I’m not sure if this is what you meant.

The idea using different criteria is correct, however your model should also return different outputs for the classification and regression task:

output_label, output_bbox = net(images)
loss_label = criterion_label(output_label, labels)
loss_bbox = criterion_bbox(output_bbox, bbox)

I have just made the updates and i get the following error:

ValueError                                Traceback (most recent call last)
<ipython-input-25-a174178ab267> in <module>
      8         bbox = Variable(bbox).float()
      9         optimizer.zero_grad()
---> 10         output_label, output_bbox = net(images)
     11         loss_label = criterion_label(output_label, labels)
     12         loss_bbox = criterion_bbox(output_bbox, bbox)
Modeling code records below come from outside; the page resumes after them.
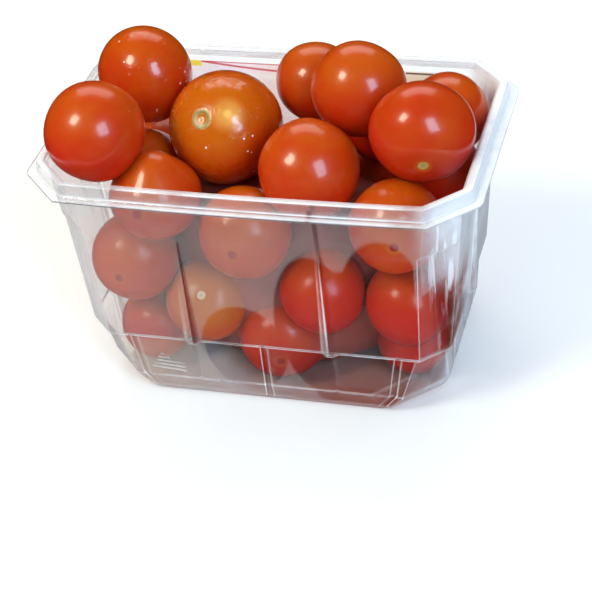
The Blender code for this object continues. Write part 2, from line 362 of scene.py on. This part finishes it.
def makeTray(t, material):
    # the right half as a skin of rings, then mirrored and given its thickness
    rings = trayRings(t)
    skin = bmesh.new()
    traces = skin.verts.layers.float_vector.new("trace")  # the painted highlight on the bends, and where the ribs are
    rows = []
    for ring in rings:
        rows.append([skin.verts.new(point[:3]) for point in ring])
        for vert, (_, _, _, line, ribHere) in zip(rows[-1], ring):
            vert[traces] = (line, ribHere, 0.0)
    for upper, lower in zip(rows, rows[1:]):
        for i in range(len(upper) - 1):
            skin.faces.new((upper[i], lower[i], lower[i + 1], upper[i + 1]))
    hub = skin.verts.new((0.0, 0.0, rings[-1][0][2]))
    for one, two in zip(rows[-1], rows[-1][1:]):
        skin.faces.new((one, hub, two))
    bmesh.ops.recalc_face_normals(skin, faces=skin.faces)
    skin.normal_update()
    if skin.faces[-1].normal.z < 0:
        bmesh.ops.reverse_faces(skin, faces=skin.faces)
    mesh = bpy.data.meshes.new("clear_tray")
    skin.to_mesh(mesh)
    skin.free()
    mesh.materials.append(material)
    mesh.shade_smooth()
    mesh.set_sharp_from_angle(angle=math.radians(t["sharpFrom"]))
    made = addObject("clear_tray", mesh)
    other = made.modifiers.new("other half", "MIRROR")
    other.merge_threshold = 0.01 * mm
    sheet = made.modifiers.new("sheet", "SOLIDIFY")
    sheet.thickness = t["sheet"] * mm
    sheet.offset = -1.0
    sheet.use_even_offset = True
    return made


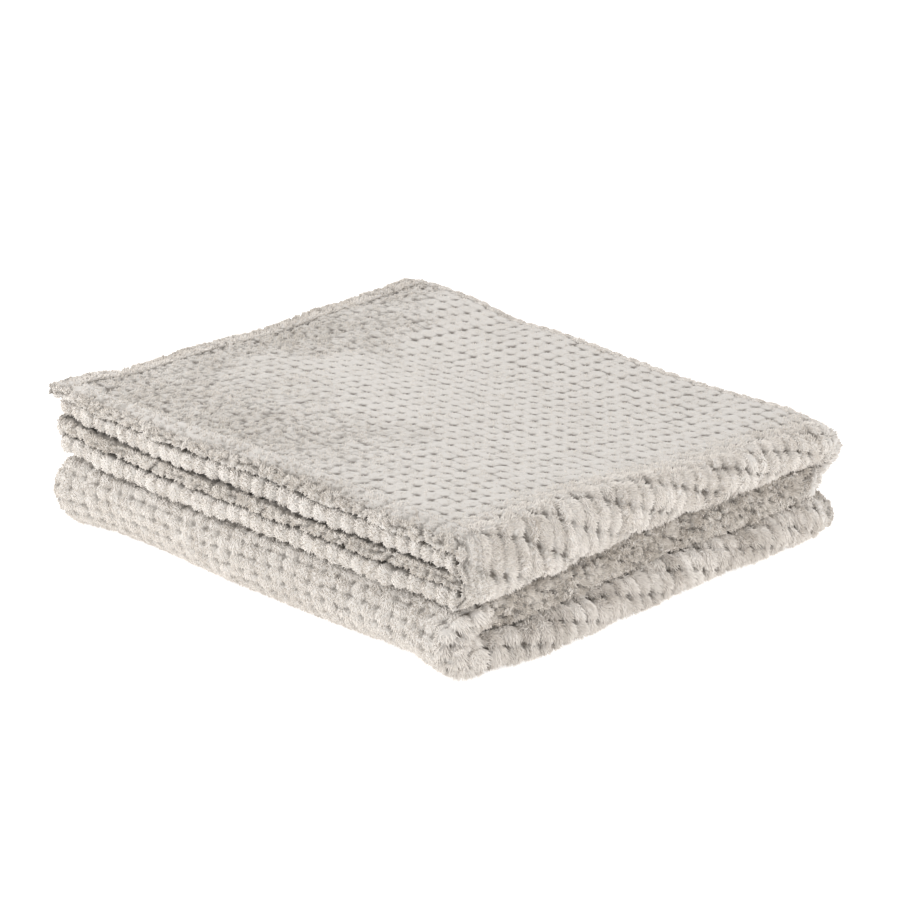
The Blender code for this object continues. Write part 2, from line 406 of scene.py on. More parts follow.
class Value:
    """A shader socket that takes part in sums; each sum adds its Math node."""

    def __init__(self, tree, socket):
        self.tree = tree
        self.socket = socket

    def sum(self, operation, *values):
        return add_node(self.tree, "ShaderNodeMath", {"operation": operation}, *values)

    def __add__(self, other):
        return self.sum("ADD", self, other)

    def __sub__(self, other):
        return self.sum("SUBTRACT", self, other)

    def __rsub__(self, other):
        return self.sum("SUBTRACT", other, self)

    def __mul__(self, other):
        return self.sum("MULTIPLY", self, other)


def add_node(tree, kind, settings, *values, out=0, **named):
    """Any node: its settings first, then its sockets by place or by name, and the output that is wanted."""
    node = tree.nodes.new(kind)
    for name, value in settings.items():
        setattr(node, name, value)
    pairs = [pair for pair in enumerate(values) if pair[1] is not None]
    pairs += [(name.replace("_", " "), value) for name, value in named.items()]
    for key, value in pairs:
        if isinstance(value, Value):
            tree.links.new(value.socket, node.inputs[key])
        else:
            node.inputs[key].default_value = value
    return Value(tree, node.outputs[out])


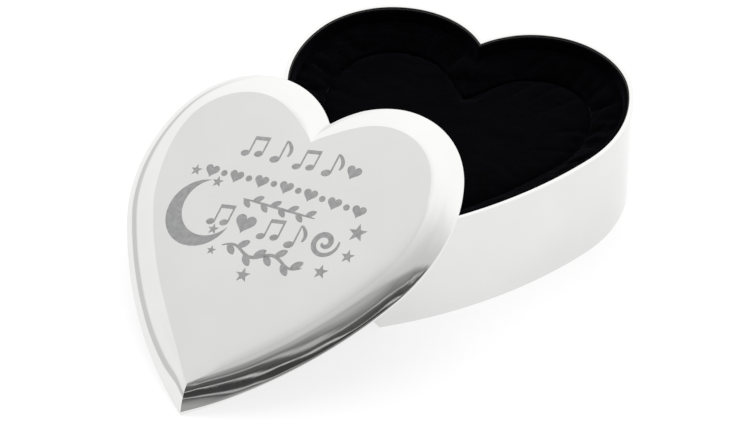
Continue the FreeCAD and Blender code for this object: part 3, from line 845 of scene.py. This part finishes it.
def velvet():
    """Black cotton velvet: short pile, brushed in drifts, a faint violet sheen."""
    finish = Finish(
        "velvet",
        (0.0006, 0.0006, 0.0010),
        0.0,
        0.95,
        Specular_IOR_Level=0.03,
        Sheen_Weight=0.02,
        Sheen_Roughness=0.35,
        Sheen_Tint=(0.62, 0.64, 1.0, 1),
    )
    drift = finish.noise(120, 5, 0.6, stretch=(1, 1.6, 1))
    finish.colour(drift, [(0.35, (0.0003, 0.0003, 0.0005)), (0.68, (0.0010, 0.0010, 0.0018))])
    finish.bump(finish.noise(260, 3), 0.0003, 0.45)
    finish.bump(finish.cells(3200), 0.00012, 0.5)
    return finish.material


def felt():
    """Pressed black felt, uneven in colour, with a short nap."""
    finish = Finish(
        "felt", (0.02, 0.02, 0.022), 0.0, 1.0, Specular_IOR_Level=0.1, Sheen_Weight=0.08
    )
    tones = [(0.3, (0.010, 0.010, 0.011)), (0.72, (0.035, 0.035, 0.038))]
    finish.colour(finish.noise(900, 6, 0.7), tones)
    finish.bump(finish.noise(1600, 6, 0.75), 0.0004, 0.7)
    return finish.material


def black_card():
    """Black millboard with its fibres showing."""
    finish = Finish("black_card", (0.045, 0.044, 0.042), 0.0, 0.8, Specular_IOR_Level=0.3)
    fibres = finish.noise(1500, 6, 0.7, stretch=(0.3, 1, 1))
    finish.colour(fibres, [(0.3, (0.032, 0.031, 0.030)), (0.7, (0.060, 0.058, 0.055))])
    finish.bump(fibres, 0.00006, 0.6)
    return finish.material


def beech():
    """Turned beech, its grain along the pillar."""
    finish = Finish("beech", (0.6, 0.45, 0.29), 0.0, 0.55)
    grain = finish.noise(420, 6, 0.6, stretch=(1, 1, 0.12))
    tones = [(0.3, (0.42, 0.28, 0.16)), (0.55, (0.60, 0.43, 0.27)), (0.8, (0.70, 0.54, 0.36))]
    finish.colour(grain, tones)
    finish.gloss(grain, [(0.3, 0.62), (0.7, 0.45)])
    finish.bump(grain, 0.0001, 0.4)
    return finish.material


def brushed_metal(name, colour, roughness, stretch, scale=1400):
    """Metal with fine marks of rolling, turning or grinding that run one way."""
    finish = Finish(name, colour, 1.0, roughness)
    marks = finish.noise(scale, 5, 0.65, stretch=stretch)
    dark = tuple(c * 0.82 for c in colour)
    light = tuple(min(c * 1.1, 1) for c in colour)
    finish.colour(finish.noise(220, 4), [(0.3, dark), (0.7, light)])
    finish.gloss(marks, [(0.3, max(roughness - 0.09, 0.05)), (0.7, roughness + 0.1)])
    finish.bump(marks, 0.00002, 0.4)
    return finish.material


def lacquered_casting():
    """Gilt lacquer over a zinc casting: slightly orange-peeled, duller in its hollows."""
    finish = Finish("lacquered_casting", (0.62, 0.51, 0.27), 1.0, 0.34)
    mottle = finish.noise(300, 4)
    finish.colour(mottle, [(0.3, (0.50, 0.40, 0.19)), (0.7, (0.70, 0.59, 0.33))])
    finish.gloss(mottle, [(0.3, 0.42), (0.7, 0.26)])
    finish.bump(finish.noise(1100, 3), 0.00005, 0.5)
    return finish.material


def ivory_plastic():
    """Moulded nylon, slightly mottled."""
    finish = Finish("ivory_plastic", (0.78, 0.74, 0.62), 0.0, 0.35)
    finish.colour(finish.noise(260, 3), [(0.3, (0.73, 0.69, 0.57)), (0.7, (0.82, 0.79, 0.68))])
    finish.gloss(finish.noise(900, 4), [(0.3, 0.28), (0.7, 0.42)])
    finish.bump(finish.noise(2200, 2), 0.00002, 0.3)
    return finish.material


SLOT_FINISH = {
    "silver_plate": silver_plate(),
    "plated_inner_metal": brushed_metal("satin_plate", (0.72, 0.72, 0.71), 0.24, (0.05, 1, 1)),
    "base_sheet": brushed_metal("rolled_sheet", (0.60, 0.60, 0.61), 0.3, (0.04, 1, 1)),
    "felt": felt(),
    "board": black_card(),
    "pillar_wood": beech(),
    "velvet": velvet(),
    "zinc_casting": lacquered_casting(),
    "bearing_steel": brushed_metal("blanked_steel", (0.58, 0.58, 0.60), 0.32, (1, 0.05, 1)),
    "spring_steel": brushed_metal("ground_steel", (0.50, 0.50, 0.53), 0.22, (1, 0.03, 1)),
    "screw_steel": brushed_metal("screw_steel", (0.62, 0.62, 0.63), 0.2, (1, 1, 1), 2600),
    "shaft_steel": brushed_metal("turned_steel", (0.60, 0.60, 0.62), 0.2, (1, 1, 0.3), 2600),
    "key_steel": brushed_metal("key_steel", (0.66, 0.66, 0.65), 0.18, (1, 0.1, 1)),
    "movement_brass": brushed_metal("movement_brass", (0.72, 0.55, 0.24), 0.26, (0.08, 1, 1)),
    "fan_plastic": ivory_plastic(),
}


# ------------------------------------------------------------------ dressing the frame
def paint(thing, material):
    """Give an object one material all over."""
    thing.data.materials.clear()
    thing.data.materials.append(material)


def dress(thing, body, slot, material, *nodes):
    """Put a finished piece on its body, in place of the CAD nodes that it stands for."""
    paint(thing, material)
    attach(thing, body)
    if nodes:
        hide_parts(*nodes)
    return thing


for part in frame["record"]["subparts"]:
    paint(frame["nodes"][part["node"]], SLOT_FINISH[part["material_slot"]])

silver = SLOT_FINISH["silver_plate"]
pile = SLOT_FINISH["velvet"]
dress(base_wall_skin(), "box", "silver_plate", silver, "base_wall")
dress(lid_skin(), "lid", "silver_plate", silver, "lid_shell")
dress(lid_ornament(), "lid", None, etched_plate())

dress(collar_lining(), "box", "velvet", pile, "collar_velvet")
bolster = bolster_lining()
settled(bolster, spare=0.16, cap_mm=1.1)
dress(bolster, "box", "velvet", pile, "rim_bolster")
pad = pad_lining("pad_lining", PAD_EDGE, *PAD_Z, BASE_FRAME, crown=1.1, wrinkle=0.9)
settled(pad, spare=0.08, cap_mm=0.8)
dress(pad, "box", "velvet", pile, "floor_pad")
lining = pad_lining("lid_lining", LID_LINING_EDGE, *LID_LINING_Z, LID_FRAME, 0.0, 0.0)
dress(lining, "lid", "velvet", pile, "lid_lining_velvet")

# ------------------------------------------------------------------ studio
# Lengths are in metres here, apart from the lens and the sensor, in millimetres.
CAMERA_TURN = math.radians(18.36)
CAMERA_RISE = math.radians(39.75)
CAMERA_ROLL = math.radians(0.32)
CAMERA_AWAY = 1.04705
CAMERA_AIM = Vector((-11.22, -31.21, 19.33)) * MM + HEART_AT
CAMERA_LENS = 156.17
CAMERA_SENSOR = 36
CAMERA_CLIP = (0.05, 20)

KEY_AT = (-0.2, 0.25, 1.4)
KEY_SIDE = 1.6
KEY_WATTS = 10.0

FLOOR_REACH = 3.0
FLOOR_DROP = 0.0001
FLOOR_GLOW = 0.81

# Directions of the sky, in the frame's axes. Brightness is 1 for an evenly lit white tent.
BACKDROP = 0.95
SKY_TINT = (1.0, 1.0, 0.995, 1)
TO_FRONT = (0.14, -0.98, 0.0)
TO_RIGHT = (1.0, -0.30, 0.15)
TO_LEFT = (-1.0, 0.0, 0.0)
TO_BACK = (0.15, 0.75, 0.6)
TO_PATCH = (-0.543, 0.03, 0.84)
UPWARD = (0.0, 0.0, 1.0)
RIPPLES = ((2.2, 0.3), (7.0, 0.12))

# Soft edges in the sky: where each starts and ends, and its values before and after.
OPENING_EDGE = (0.42, 0.49, 0.0, 1.0)
FRONT_FADE = (-0.12, 0.42, 1.0, 0.66)
RIGHT_EDGE = (0.80, 0.88, 0.0, 1.0)
BACK_RISE = (0.1, 0.9, 1.04, 1.22)
PATCH_DIP = (0.895, 0.975, 1.02, 0.85)
LOW_EDGE = (0.03, 0.17, 0.0, 1.0)
LEFT_DIP = (0.4, 0.8, 1.0, 0.70)

# The dim room in front of the tent, from low to high, with the edges of thin bright lights.
ROOM = (
    (0.30, 0.40),
    (0.60, 0.42),
    (0.655, 0.28),
    (0.70, 0.07),
    (0.715, 0.62),
    (0.728, 0.06),
    (0.79, 0.05),
    (0.802, 0.75),
    (0.815, 0.06),
    (0.855, 0.12),
    (0.868, 0.55),
    (0.882, 0.20),
    (0.94, 0.50),
)


def add_camera():
    """A long lens to the right of the front and well above, looking down at the object."""
    back = Vector(
        (
            math.sin(CAMERA_TURN) * math.cos(CAMERA_RISE),
            -math.cos(CAMERA_TURN) * math.cos(CAMERA_RISE),
            math.sin(CAMERA_RISE),
        )
    )
    camera = bpy.data.objects.new("camera", bpy.data.cameras.new("camera"))
    bpy.context.scene.collection.objects.link(camera)
    camera.data.lens = CAMERA_LENS
    camera.data.sensor_width = CAMERA_SENSOR
    camera.data.clip_start, camera.data.clip_end = CAMERA_CLIP
    camera.rotation_mode = "QUATERNION"
    aim = (-back).to_track_quat("-Z", "Y")
    camera.rotation_quaternion = aim @ Euler((0, 0, CAMERA_ROLL)).to_quaternion()
    camera.location = CAMERA_AIM + back * CAMERA_AWAY
    bpy.context.scene.camera = camera


def add_floor():
    """A plain pale sheet that glows a little, so that shadows on it stay faint."""
    mesh = bpy.data.meshes.new("floor")
    corners = [
        (x * FLOOR_REACH, y * FLOOR_REACH, 0) for x, y in ((-1, -1), (1, -1), (1, 1), (-1, 1))
    ]
    mesh.from_pydata(corners, [], [(0, 1, 2, 3)])
    floor = bpy.data.objects.new("floor", mesh)
    bpy.context.scene.collection.objects.link(floor)
    floor.location.z = cad_low.z - FLOOR_DROP
    finish = Finish("pale_floor", (0.21, 0.21, 0.21), 0.0, 0.9, Specular_IOR_Level=0.1)
    finish.colour(finish.noise(6, 2), [(0.3, (0.20, 0.20, 0.20)), (0.7, (0.22, 0.22, 0.22))])
    finish.set("Emission Color", (1, 1, 1, 1))
    finish.set("Emission Strength", FLOOR_GLOW)
    paint(floor, finish.material)


def add_key_light():
    """A large soft light high at the back left, which mirrors don't see."""
    data = bpy.data.lights.new("key_light", "AREA")
    data.shape = "RECTANGLE"
    data.size = data.size_y = KEY_SIDE
    data.energy = KEY_WATTS
    light = bpy.data.objects.new("key_light", data)
    bpy.context.scene.collection.objects.link(light)
    light.location = KEY_AT
    light.rotation_mode = "QUATERNION"
    light.rotation_quaternion = (HEART_AT - Vector(KEY_AT)).to_track_quat("-Z", "Y")
    light.visible_glossy = False


class Sky:
    """The studio's world: a brightness worked out from the direction, node by node."""

    def __init__(self):
        world = bpy.data.worlds.new("studio")
        bpy.context.scene.world = world
        world.use_nodes = True
        self.tree = world.node_tree
        self.shader = self.tree.nodes["Background"]
        self.place = self.tree.nodes.new("ShaderNodeTexCoord").outputs["Generated"]

    def combine(self, kind, first, *others):
        """Numbers or sockets, joined from the left by one kind of arithmetic."""
        total = first
        for other in others:
            made = self.tree.nodes.new("ShaderNodeMath")
            made.operation = kind
            for socket, value in zip(made.inputs, (total, other)):
                if isinstance(value, (int, float)):
                    socket.default_value = value
                else:
                    self.tree.links.new(value, socket)
            total = made.outputs[0]
        return total

    def add(self, *values):
        return self.combine("ADD", *values)

    def multiply(self, *values):
        return self.combine("MULTIPLY", *values)

    def rest_of(self, share):
        return self.combine("SUBTRACT", 1.0, share)

    def facing(self, direction):
        """How far a direction of the sky leans towards the one given, from -1 to 1."""
        made = self.tree.nodes.new("ShaderNodeVectorMath")
        made.operation = "DOT_PRODUCT"
        made.inputs[1].default_value = Vector(direction).normalized()
        self.tree.links.new(self.place, made.inputs[0])
        return made.outputs["Value"]

    def step(self, source, low, high, start, end):
        """A smooth change from start to end, where source goes from low to high."""
        made = self.tree.nodes.new("ShaderNodeMapRange")
        made.interpolation_type = "SMOOTHSTEP"
        self.tree.links.new(source, made.inputs["Value"])
        limits = {"From Min": low, "From Max": high, "To Min": start, "To Max": end}
        for key, value in limits.items():
            made.inputs[key].default_value = value
        return made.outputs["Result"]

    def ramp(self, source, stops):
        made = self.tree.nodes.new("ShaderNodeValToRGB")
        fill_ramp(made, stops)
        self.tree.links.new(source, made.inputs["Fac"])
        return made.outputs["Color"]

    def ripple(self, scale, size):
        """A slow waver about nought, so that no edge in the sky runs dead straight."""
        made = self.tree.nodes.new("ShaderNodeTexNoise")
        made.inputs["Scale"].default_value = scale
        made.inputs["Detail"].default_value = 4.0
        self.tree.links.new(self.place, made.inputs["Vector"])
        return self.multiply(self.combine("SUBTRACT", made.outputs["Fac"], 0.5), size)


def add_studio():
    """A bright tent round the object, open and dim on the side that faces -Y."""
    sky = Sky()
    wander = sky.add(*(sky.ripple(scale, size) for scale, size in RIPPLES))
    front = sky.add(sky.facing(TO_FRONT), wander)
    height = sky.add(sky.multiply(sky.add(sky.facing(UPWARD), wander), 0.5), 0.5)
    room = sky.ramp(height, ROOM)
    right = sky.step(sky.facing(TO_RIGHT), *RIGHT_EDGE)
    opening = sky.multiply(sky.step(front, *OPENING_EDGE), sky.rest_of(right))
    fade = sky.combine("MAXIMUM", sky.step(front, *FRONT_FADE), right)
    back = sky.step(sky.facing(TO_BACK), *BACK_RISE)
    above = sky.step(sky.facing(TO_PATCH), *PATCH_DIP)
    low = sky.step(sky.facing(UPWARD), *LOW_EDGE)
    dull = sky.step(sky.facing(TO_LEFT), *LEFT_DIP)
    skirt = sky.combine("MAXIMUM", low, dull)
    tent = sky.multiply(back, above, fade, skirt)
    light = sky.add(sky.multiply(tent, sky.rest_of(opening)), sky.multiply(room, opening))
    seen = sky.tree.nodes.new("ShaderNodeLightPath").outputs["Is Camera Ray"]
    unseen = sky.multiply(light, sky.rest_of(seen))
    strength = sky.add(sky.multiply(seen, BACKDROP), unseen)
    sky.tree.links.new(strength, sky.shader.inputs["Strength"])
    sky.shader.inputs["Color"].default_value = SKY_TINT


add_camera()
add_floor()
add_studio()
add_key_light()
bpy.context.scene.view_settings.view_transform = "Standard"
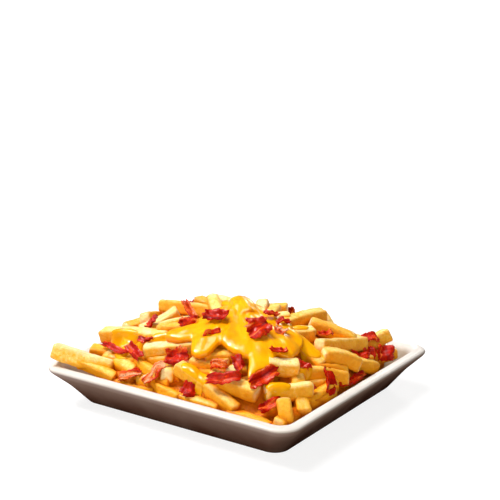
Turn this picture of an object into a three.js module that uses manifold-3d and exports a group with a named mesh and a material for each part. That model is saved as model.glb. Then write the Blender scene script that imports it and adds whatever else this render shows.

ValueError: too many values to unpack (expected 2)

You would have to adapt the model as described in my last post:

Here is a small dummy example:

class MyModel(nn.Module):
    def __init__(self, nb_classes):
        super(MyModel, self).__init__()
        self.base = nn.Sequential(
            nn.Conv2d(3, 6, 3, 1, 1),
            nn.Conv2d(6, 12, 3, 1, 1),
        self.out_labels = nn.Linear(12*6*6, nb_classes)
        self.out_bbox = nn.Linear(12*6*6, 4)
    def forward(self, x):
        x = self.base(x)
        x = x.view(x.size(0), -1)
        x_labels = self.out_labels(x)
        x_bbox = self.out_bbox(x)
        return x_labels, x_bbox

model = MyModel(nb_classes=10)
x = torch.randn(1, 3, 24, 24)
output_labels, output_bbox = model(x)

sorry would this value, would it be the images from the dataloader?

Yes, I just used some random input to demonstrate the code usage.
You should of course use your image tensors with probably a different shape.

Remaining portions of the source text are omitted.